For all those folks eagerly adding puppies and babies to their burgeoning roster of liabilities, you should know that I have a friend who once drunkenly rubbed peanut butter on his testicles in an effort to entice a small dog to lick them. And it worked. I am not making this up. If I were inclined to spin imaginary tales, they would involve me being a superhero for the unfortunate, not something like this.
The dog belonged to my sweet, unsuspecting cousin. I don’t know what kind it was and don’t care. I don’t know what kind of peanut butter my buddy used but am slightly curious. All I saw was a flash of the energetic pet lapping away at his crotch before I crumbled to the ground in shock. I can still hear him giggling, “Tang, it feels good.”
Whenever I have a vague, undecipherable nightmare, I trace it back to this searing image. That poor dog never had a chance. All it wanted was some peanut butter. This could have been its only chance to taste that enchanting deliciousness, usually tucked away in jars very difficult to open without opposable thumbs. So the animal saw the prize and took it, hopefully not noticing a salty aftertaste.
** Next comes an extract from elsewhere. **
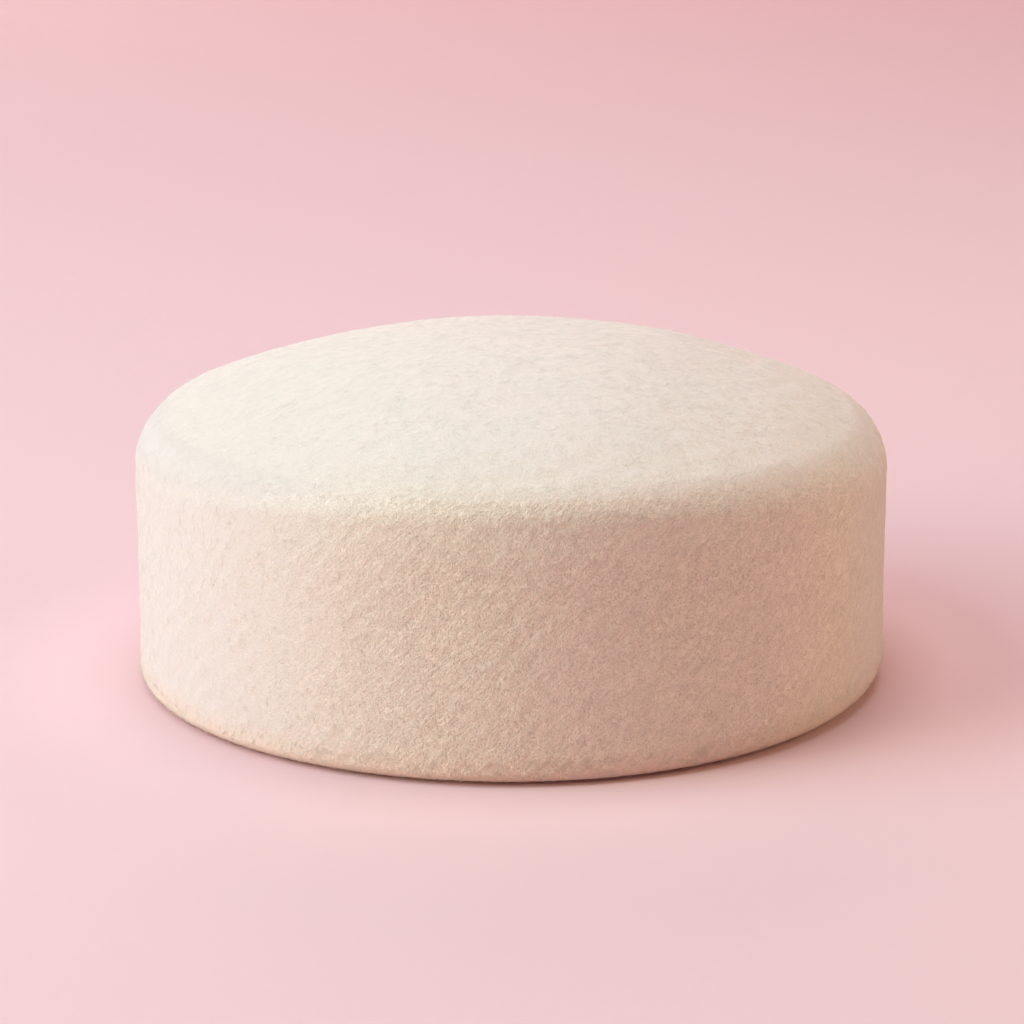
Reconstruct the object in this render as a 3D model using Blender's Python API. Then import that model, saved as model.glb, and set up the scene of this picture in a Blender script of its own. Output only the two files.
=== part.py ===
"""A pillbox hat in ivory felt, at its real size, in metres.

One felt body: a softly domed tip, a round shoulder, an upright side and a turned-in hem, hollow
inside and open below. +Z is up and the hat rests on z = 0 with its centre on the Z axis. The front
is towards -Y, and bearings are counted in degrees from +X (the hat's right as seen from the front)
through +Y (the back).
"""

from collections import namedtuple
from math import atan2, cos, exp, pi, radians, sin

import bmesh
import bpy

# Sizes that set the hat, in metres
HAT_WIDTH = 0.196
SIDE_HEIGHT = 0.0566
SHOULDER_RADIUS = 0.0153
TIP_RISE = 0.0169
FELT_THICKNESS = 0.003
HEM_TURN_UP = 0.016
HEM_FULLNESS = 0.0016

# How finely the surface is divided
BEARINGS = 72
OUTER_TIP_STEPS = 9
OUTER_SHOULDER_STEPS = 8
SIDE_STEPS = 4
OUTER_HEM_STEPS = 6
INNER_HEM_STEPS = 3
TURNED_FACE_STEPS = 2
TURNED_EDGE_STEPS = 3
INNER_SHOULDER_STEPS = 6
INNER_TIP_STEPS = 7
SMOOTH_ANGLE = radians(50)

# The shoulder and the hem are softer on one side than on the other, as hand-blocked felt is, and the
# shoulder is tighter and higher at the front. The shoulder column is a share of the shoulder radius,
# lift is a share of the tip's rise, and the other two are shares of the hem's thickness.
EdgeRow = namedtuple("EdgeRow", "bearing_deg shoulder lift round_depth round_height")
EDGE_ROWS = [
    EdgeRow(bearing_deg=0, shoulder=1.08, lift=0.00, round_depth=0.68, round_height=1.00),
    EdgeRow(bearing_deg=90, shoulder=1.00, lift=0.00, round_depth=0.56, round_height=0.70),
    EdgeRow(bearing_deg=180, shoulder=0.92, lift=0.00, round_depth=0.42, round_height=0.40),
    EdgeRow(bearing_deg=270, shoulder=0.57, lift=0.12, round_depth=0.56, round_height=0.70),
]

# Soft swells and hollows of the tip. Places and spreads are shares of half the hat's width, and
# each rise is a share of the felt's thickness.
Swell = namedtuple("Swell", "right back spread rise")
SWELLS = [
    Swell(right=0.45, back=0.30, spread=0.14, rise=0.25),
    Swell(right=0.62, back=-0.10, spread=0.20, rise=-0.15),
    Swell(right=-0.40, back=-0.15, spread=0.30, rise=0.12),
]

# The raw inner edge of the turned-in felt is slightly rounded, as a share of the felt's thickness,
# and so is the hem's inner corner, as a share of the hem's thickness.
TURNED_EDGE_ROUND = 0.35
HEM_INNER_ROUND = 0.18

# Felt, as seen in even light
FELT_COLOUR = (0.90, 0.84, 0.75, 1.0)
FELT_ROUGHNESS = 0.95

half_width = HAT_WIDTH / 2
hem_thickness = 2 * FELT_THICKNESS + HEM_FULLNESS
hat_height = SIDE_HEIGHT + SHOULDER_RADIUS + TIP_RISE


def clear_scene():
    """Remove every object, so that the model starts from nothing."""
    for found in list(bpy.data.objects):
        bpy.data.objects.remove(found, do_unlink=True)


def edge_at(bearing):
    """The edge row at one bearing in degrees, eased smoothly between the rows on either side."""
    turned = bearing % 360
    rows = EDGE_ROWS + [EDGE_ROWS[0]._replace(bearing_deg=EDGE_ROWS[0].bearing_deg + 360)]
    for before, after in zip(rows, rows[1:]):
        if turned <= after.bearing_deg:
            break
    along = (turned - before.bearing_deg) / (after.bearing_deg - before.bearing_deg)
    eased = (1 - cos(pi * along)) / 2
    return EdgeRow(*(low + (high - low) * eased for low, high in zip(before, after)))


def arc(centre, across, up, start, end, steps):
    """Points (radius, height) on an arc, with its angles in radians from straight up, outwards.

    The arc's half axes are across and up, so it is round where the two are equal. The start point
    is left out, because the stretch before it ends there.
    """
    points = []
    for step in range(1, steps + 1):
        angle = start + (end - start) * step / steps
        points.append((centre[0] + across * sin(angle), centre[1] + up * cos(angle)))
    return points


def line(start, end, steps):
    """Points (radius, height) on a straight stretch, without its start point."""
    points = []
    for step in range(1, steps + 1):
        share = step / steps
        radius = start[0] + (end[0] - start[0]) * share
        height = start[1] + (end[1] - start[1]) * share
        points.append((radius, height))
    return points


def shoulder_centre(edge):
    """The middle (radius, height) of the shoulder's arc at one bearing, level with the side's top."""
    shoulder = edge.shoulder * SHOULDER_RADIUS
    return (half_width - shoulder, hat_height - (1 - edge.lift) * TIP_RISE - shoulder)


def tip_and_shoulder(edge, inset, tip_steps, shoulder_steps):
    """The domed tip and the shoulder at one bearing, from the centre out to the side.

    Both are arcs that meet in line. The inset is how far the surface lies inside the outer one.
    """
    shoulder = edge.shoulder * SHOULDER_RADIUS
    centre = shoulder_centre(edge)
    reach = centre[0]
    rise = (1 - edge.lift) * TIP_RISE
    tip = (reach**2 + 2 * shoulder * rise + rise**2) / (2 * rise)
    tip_centre = (0.0, hat_height - tip)
    meet = atan2(reach, centre[1] - tip_centre[1])
    rounded = tip - inset
    turned = shoulder - inset
    points = [(0.0, hat_height - inset)]
    points += arc(tip_centre, rounded, rounded, 0, meet, tip_steps)
    points += arc(centre, turned, turned, meet, pi / 2, shoulder_steps)
    return points


def swell_at(radius, bearing):
    """How far the tip is raised or sunk at one place."""
    right = radius * cos(bearing) / half_width
    back = radius * sin(bearing) / half_width
    lift = 0.0
    for swell in SWELLS:
        away = ((right - swell.right) ** 2 + (back - swell.back) ** 2) / swell.spread**2
        lift += swell.rise * FELT_THICKNESS * exp(-away)
    return lift


def raise_tip(points, bearing):
    """The tip's points at one bearing, lifted by its swells."""
    return [(radius, height + swell_at(radius, bearing)) for radius, height in points]


def hem_and_turn(edge, inner_side):
    """The side, the rounded hem, its flat seat and the turned-in felt, down outside and up inside."""
    depth = edge.round_depth * hem_thickness
    height = edge.round_height * hem_thickness
    corner = HEM_INNER_ROUND * hem_thickness
    blunt = TURNED_EDGE_ROUND * FELT_THICKNESS
    hem_radius = half_width - hem_thickness
    turned_radius = inner_side - FELT_THICKNESS
    top_of_side = (half_width, shoulder_centre(edge)[1])

    points = line(top_of_side, (half_width, height), SIDE_STEPS)
    points += arc((half_width - depth, height), depth, height, pi / 2, pi, OUTER_HEM_STEPS)
    points += line(points[-1], (hem_radius + corner, 0.0), 1)
    points += arc((hem_radius + corner, corner), corner, corner, pi, 3 * pi / 2, INNER_HEM_STEPS)
    points += line(points[-1], (turned_radius, HEM_TURN_UP - blunt), TURNED_FACE_STEPS)
    blunt_centre = (turned_radius + blunt, HEM_TURN_UP - blunt)
    points += arc(blunt_centre, blunt, blunt, 3 * pi / 2, 2 * pi, TURNED_EDGE_STEPS)
    points += line(points[-1], (inner_side, HEM_TURN_UP), 1)
    return points


def section(bearing_deg):
    """The closed felt section at one bearing, from the top's centre round to the hollow's top."""
    bearing = radians(bearing_deg)
    edge = edge_at(bearing_deg)
    inner_side = half_width - FELT_THICKNESS

    outside = tip_and_shoulder(edge, 0.0, OUTER_TIP_STEPS, OUTER_SHOULDER_STEPS)
    inside = tip_and_shoulder(edge, FELT_THICKNESS, INNER_TIP_STEPS, INNER_SHOULDER_STEPS)
    inside.reverse()

    points = raise_tip(outside, bearing)
    points += hem_and_turn(edge, inner_side)
    points += line((inner_side, HEM_TURN_UP), inside[0], SIDE_STEPS)[:-1]
    points += raise_tip(inside, bearing)
    return points


def sweep_sections():
    """The felt body's mesh: one section at each bearing, joined to the next all the way round."""
    sections = [section(360 * place / BEARINGS) for place in range(BEARINGS)]
    shape = bmesh.new()
    top = shape.verts.new((0.0, 0.0, sections[0][0][1]))
    hollow_top = shape.verts.new((0.0, 0.0, sections[0][-1][1]))
    columns = []
    for place, points in enumerate(sections):
        bearing = 2 * pi * place / BEARINGS
        column = [top]
        for radius, height in points[1:-1]:
            column.append(shape.verts.new((radius * cos(bearing), radius * sin(bearing), height)))
        column.append(hollow_top)
        columns.append(column)
    for column, following in zip(columns, columns[1:] + columns[:1]):
        for row in range(len(column) - 1):
            corners = [column[row], column[row + 1], following[row + 1], following[row]]
            shape.faces.new(list(dict.fromkeys(corners)))
    bmesh.ops.triangulate(shape, faces=shape.faces[:])
    bmesh.ops.recalc_face_normals(shape, faces=shape.faces[:])
    return shape


def felt_material():
    """Ivory wool felt: matt, with a faint soft sheen."""
    felt = bpy.data.materials.new("ivory_felt")
    felt.use_nodes = True
    shader = felt.node_tree.nodes["Principled BSDF"]
    shader.inputs["Base Color"].default_value = FELT_COLOUR
    shader.inputs["Roughness"].default_value = FELT_ROUGHNESS
    shader.inputs["Metallic"].default_value = 0.0
    return felt


def add_crown():
    """The whole hat, blocked from one piece of felt."""
    mesh = bpy.data.meshes.new("crown")
    shape = sweep_sections()
    shape.to_mesh(mesh)
    shape.free()
    mesh.materials.append(felt_material())
    mesh.shade_smooth()
    mesh.set_sharp_from_angle(angle=SMOOTH_ANGLE)
    crown = bpy.data.objects.new("crown", mesh)
    bpy.context.scene.collection.objects.link(crown)


clear_scene()
add_crown()
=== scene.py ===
"""An ivory felt pillbox hat, at rest on a plain pale surface in soft light from the left.

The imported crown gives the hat's size and place. Its felt is made again here as one fine closed skin
with the soft unevenness of hand-blocked wool, and loose fibres are laid over it. All lengths are in
metres. The front is towards -Y, and bearings run from +X through +Y.
"""
from collections import namedtuple

import bpy
import numpy as np
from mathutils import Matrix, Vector


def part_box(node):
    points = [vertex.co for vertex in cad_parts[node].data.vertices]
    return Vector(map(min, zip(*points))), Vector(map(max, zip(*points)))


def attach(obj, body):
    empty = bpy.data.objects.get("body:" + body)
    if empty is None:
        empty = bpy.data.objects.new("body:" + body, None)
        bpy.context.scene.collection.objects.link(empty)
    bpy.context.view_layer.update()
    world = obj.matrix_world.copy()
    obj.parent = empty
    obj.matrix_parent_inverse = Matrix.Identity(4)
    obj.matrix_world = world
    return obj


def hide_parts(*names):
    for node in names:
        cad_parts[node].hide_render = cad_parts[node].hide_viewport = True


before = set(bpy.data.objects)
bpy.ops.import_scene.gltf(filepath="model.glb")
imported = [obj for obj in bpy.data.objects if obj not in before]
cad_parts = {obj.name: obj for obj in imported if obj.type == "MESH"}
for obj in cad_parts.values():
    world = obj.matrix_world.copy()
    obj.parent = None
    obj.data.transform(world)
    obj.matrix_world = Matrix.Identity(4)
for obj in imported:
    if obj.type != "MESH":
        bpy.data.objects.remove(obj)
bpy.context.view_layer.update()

CROWN_LOW, CROWN_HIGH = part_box("crown")

# Sizes of the hat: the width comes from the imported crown
HALF_WIDTH = (CROWN_HIGH[0] - CROWN_LOW[0]) / 2
SHOULDER_RADIUS = 0.0153
TIP_RISE = 0.0169
SIDE_HEIGHT = 0.0566
FELT = 0.003
HEM_TURN_UP = 0.016
HEM = 2 * FELT + 0.0016
HAT_HEIGHT = SIDE_HEIGHT + SHOULDER_RADIUS + TIP_RISE
HEM_CORNER = 0.18 * HEM
TURNED_EDGE = 0.35 * FELT

# The shoulder and the hem are softer on the right than on the left, and the shoulder is tighter and
# higher at the front. The rows stand a quarter turn apart from bearing 0. Shoulder is a share of the
# shoulder radius, lift a share of the tip's rise, and the rest are shares of the hem's thickness. The
# gap is how far the hem's outer edge stands off the surface, outside the flat ring it rests on.
EdgeRow = namedtuple("EdgeRow", "shoulder lift round_depth round_height gap")
EDGE_ROWS = [
    EdgeRow(shoulder=1.08, lift=0.00, round_depth=0.68, round_height=1.00, gap=0.11),
    EdgeRow(shoulder=1.00, lift=0.00, round_depth=0.56, round_height=0.70, gap=0.08),
    EdgeRow(shoulder=0.92, lift=0.00, round_depth=0.42, round_height=0.40, gap=0.03),
    EdgeRow(shoulder=0.57, lift=0.12, round_depth=0.40, round_height=0.50, gap=0.10),
]

# Soft swells and hollows of the tip: place and spread as shares of the half width, rise in metres
Swell = namedtuple("Swell", "right back spread rise")
SWELLS = [
    Swell(right=0.45, back=0.30, spread=0.14, rise=0.00075),
    Swell(right=0.62, back=-0.10, spread=0.20, rise=-0.00045),
    Swell(right=-0.40, back=-0.15, spread=0.30, rise=0.00036),
]

Arcs = namedtuple("Arcs", "shoulder reach centre tip meet")

# The felt's section, in order from the middle of the tip, down the outside, round the hem and up
# inside, with the rows of the skin that each stretch gets
Stretch = namedtuple("Stretch", "name rows")
STRETCHES = [
    Stretch("outer_tip", 58),
    Stretch("outer_shoulder", 18),
    Stretch("side", 37),
    Stretch("hem_round", 12),
    Stretch("seat", 6),
    Stretch("hem_corner", 4),
    Stretch("turned_face", 7),
    Stretch("turned_edge", 4),
    Stretch("ledge", 3),
    Stretch("inner_side", 20),
    Stretch("inner_shoulder", 8),
    Stretch("inner_tip", 22),
]
COLUMNS = 480
OUTSIDE_ROWS = sum(stretch.rows for stretch in STRETCHES[:5])

OUTER_ROWS = (0, sum(stretch.rows for stretch in STRETCHES[:4]))
HEM_START = sum(stretch.rows for stretch in STRETCHES[:3])
HEM_ROWS = (HEM_START - 1, HEM_START + 10)

# Waves in the felt's surface: how far each kind moves it, how many there are, and the shortest and
# longest of them, in metres. The slanted ones differ in width by up to their spread. All of them
# ease in over the seat heights, so that the seat stays flat.
WaveKind = namedtuple("WaveKind", "rise count short long seed")
BROAD = WaveKind(rise=0.00011, count=26, short=0.030, long=0.070, seed=3)
SLANTED = WaveKind(rise=0.000055, count=60, short=0.0035, long=0.030, seed=5)
LUMPS = WaveKind(rise=0.000045, count=70, short=0.0045, long=0.011, seed=7)
GRAIN = WaveKind(rise=0.000022, count=90, short=0.0030, long=0.0045, seed=9)
SLANTED_SPREAD = 1.8
SEAT_HEIGHTS = (0.0012, 0.008)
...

In a candid conversation with myself, when speculating how I would behave in the dog’s paws, I cannot say the result would be any prettier. If the only way for me to eat peanut butter was off a plate of hairy Venezuelan balls, I would do it too. By no means would I allow my tongue to go anywhere near the shaft, and I certainly would not lick the skin all the way clean like the back of a yogurt wrapper. But yeah, I would go for it. Quality of life has everything to do with how you frame opportunities and costs. Peanut butter is worth a little scrotum in my peripheral vision, especially if people around me enjoyed it all the time and this might be my only shot for a while. It’s a trigger food.
Everyone has trigger foods. These not only taste amazing and stimulate the primal senses like none other, but they reach deeper spots in the consciousness. When in your line of sight, they trigger obsessive desire and won’t let you concentrate on anything but a rabid quest for quantity. They singlehandedly reboot diets and resolutions. For white people, I hear a trigger food is hummus. For black people, fried chicken. Peanut butter is one of two for me. The other is pizza. Why is it so good? I don’t understand. We just never grow out of it. Pizza days in elementary school set off irrational happiness, and now at almost 30 years old, I still want to start a dance party upon seeing a stack of pies.
Three straight weeks I’ve gone on a pizza binge — 19 slices in 28 hours, 12 in one afternoon, treating the Pizza Hut in the bowling alley like it was the hottest new restaurant in L.A. The thing is, I have forced myself to go to these gastropub-ethnic-fusion-farm-to-table type establishments recently in an effort to be social. I appreciate the creativity, and the food ranges from decent to memorable. But for those teasing portion sizes at inflated prices plus tip, I would much rather be at home eating Paisano’s in my underwear while watching Shark Tank.
Pizza simply always sounds good, whether hot or cold, gourmet or grocery store, fresh out of the oven or unrefrigerated overnight. On the same trip to San Francisco marred by the convergence of canine, peanut butter and nutsack, I was accused of eating pizza out of the dumpster while blacked-out drunk. I defended myself the next day with a crumpled receipt from the pizza place, but the time stamp did not really line up with the hour of observation if you want to be overly forensic about it. So what if I grabbed a slice out of the trash? It would still be better than eating it off a pubic plate, and even then I might sneak a bite under extreme circumstances.